_INFORMATION PROVIDED_:

--------

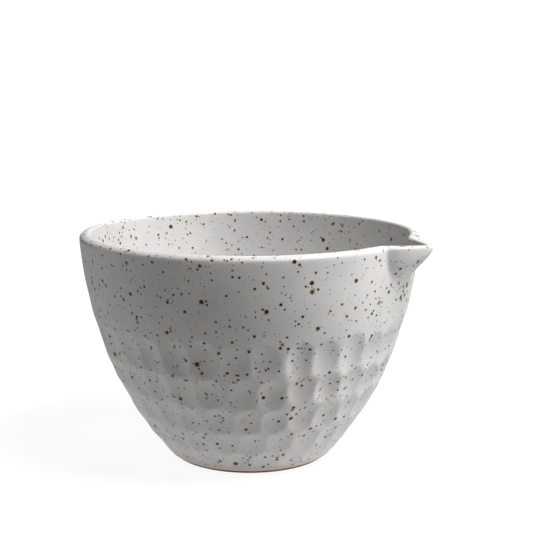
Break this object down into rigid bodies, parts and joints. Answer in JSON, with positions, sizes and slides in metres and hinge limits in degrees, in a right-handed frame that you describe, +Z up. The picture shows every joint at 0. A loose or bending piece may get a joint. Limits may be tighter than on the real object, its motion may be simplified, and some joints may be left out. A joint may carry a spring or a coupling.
{
  "type": "mixing bowl",
  "caption": "Deep stoneware batter bowl with a pinched V pouring spout, speckled satin glaze and rows of thumb dimples.",
  "frame": {"origin": "centre of the foot ring on the plane the bowl rests on", "axes": "+Z up out of the bowl's mouth, +X towards the tip of the pouring spout"},
  "size_m": [0.2571, 0.2398, 0.1612],
  "materials": {
    "clay": "bare fired stoneware, toasted brown, matte",
    "glaze": "satin-matte off-white glaze with dark brown iron speckle"
  },
  "bodies": {
    "root": {"clay_body": "clay", "spout": "clay", "glaze_coat": "glaze"}
  },
  "joints": []
}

--------

_INSTRUCTIONS FOR THE TASK_: Go through the material above and count the lines that contain "bodies"; answer with the number alone.

_FULL ANSWER_: 2